Inside Out (Pixar/Walt Disney, 2015) - Directors: Pete Docter & Ronaldo Del Carmen. Writers: Pete Docter, Ronaldo Del Carmen (story). Meg LeFauve, Josh Cooley & Pete Docter (s/p). Cast/Voices: Amy Poehler, Bill Hader, Lewis Black, Phyllis Smith, Richard Kind, Mindy Kaling, Kaitlyn Dias, Diane Lane, Kyle MacLachlan, Paula Poundstone, Bobby Moynihan, Paula Pell, Dave Goelz, Frank Oz, Sherry Lynn, Lariane Newman, Lori Alan, John Ratzenburger, & Josh Cooley. Color, 94 minutes, PG.
Riley Anderson (Dias) is born and opens her eyes on her delighted Mom (Lane) and Dad (MacLachlan).
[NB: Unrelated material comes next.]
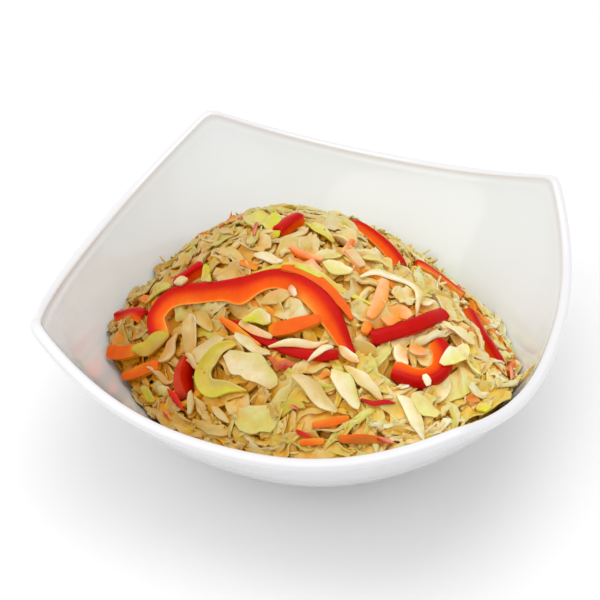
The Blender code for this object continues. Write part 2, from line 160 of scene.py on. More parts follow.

The scene changes to the control headquarters inside Riley’s head. As a baby, the first emotion to appear inside Riley is Joy (Poehler) and she has to learn how to work the control panel. She pushes a button and Riley smiles at Mom and Dad. Then Sadness (Smith), who cries when hungry or wet, joins Joy. That's followed by Fear (Hader), caution crossing a wire with her wagon; Anger (Black), when she doesn’t get what she wants; and Disgust (Kaling), while she’s being fed broccoli for the first time – which Joy counteracts with encouragement on the “airplane into the hanger” motion initiated by Daddy. Joy’s control builds “core memories” (golden globes stored in Headquarters central) and they in turn create causeways to “islands” leading from the tower and floating above the Pit of Forgetfulness.
Everything is peachy while Joy rules in Riley’s mind, until the family has to move to San Francisco. The new house is a real fixer-upper and the movers are delayed for nearly a week (Riley has to use a sleeping bag on the floor) but Joy keeps Riley upbeat. Sadness keeps trying to touch the “golden” memories Joy has stored up, making them blue and melancholy, and in one scuffle, both are accidentally sucked up the tube leading to the endless maze of Long Term Memory. Fortunately, Joy had convinced Sadness of the fun it is to be read the manuals and she now knows the way through the maze. Unfortunately, Sadness has gone into despair mode and has to be dragged by Joy.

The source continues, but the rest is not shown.